Members asked for clarification regarding the planning permission requirements for garden buildings.

The Area Planning Officer advised that this building would have been regarded as permitted development had it been 300 millimetres less in height. The key dimensions were that no part of the building should be more than 2.5 metres in height if within 2 metres of the boundary. This building was immediately adjacent to the rear garden boundary.

Members asked for clarification as to whether the application was within the Green Belt and whether this was a retrospective application.

The Area Planning Officer confirmed that this was a retrospective application for a building already in place which was in the Green Belt.

Members expressed some concern about public perception when comparing the two applications being considered and whether they would view the decisions taken as consistent.

They commented that, if the application had been presented to the Committee as a prospective application they would likely grant permission.

It was proposed and seconded that the application be granted planning permission, subject to the conditions and reasons set out in the report.

RESOLVED: That, subject to the conditions and reasons set out in the report of the Development and Conservation Manager, application 16/02935/1HH be GRANTED planning permission.

Councillor Barnard returned to the room and resumed the Chair.
The Development and Conservation Manager presented the report entitled Planning Appeals.

He drew attention to the decision regarding the Fox and Hounds, Barley where the appeal had been dismissed on the grounds that the pub formed a central aspect of the historic and cultural development of the village.

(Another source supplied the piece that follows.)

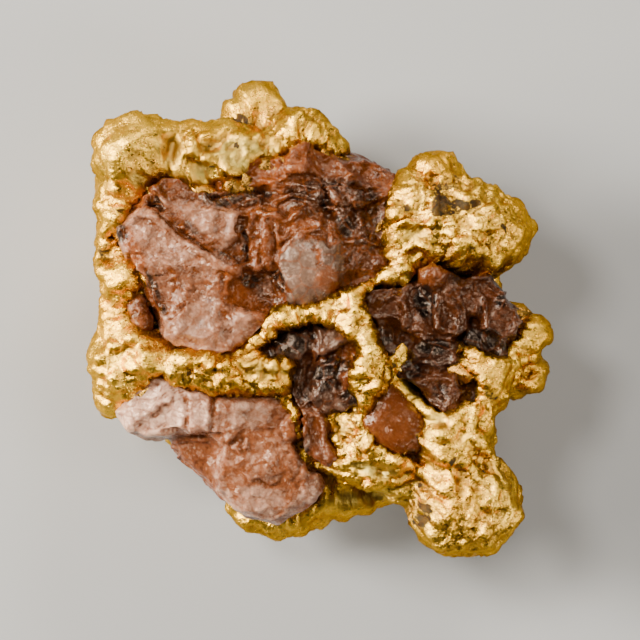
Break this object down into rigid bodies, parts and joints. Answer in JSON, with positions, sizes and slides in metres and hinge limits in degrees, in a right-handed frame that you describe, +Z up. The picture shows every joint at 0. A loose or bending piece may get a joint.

Members asked whether the Fox and Hounds, Barley had been registered as an asset of community value prior to consideration by the Planning inspector.

The Development and Conservation Manager advised that the Fox and Hounds was an asset of community value and the inspector was aware of this. An appeal had been made against the decision to make this an asset of community value, but that appeal had been dropped due to the planning appeal.

RESOLVED: That the report on Planning Appeals be noted.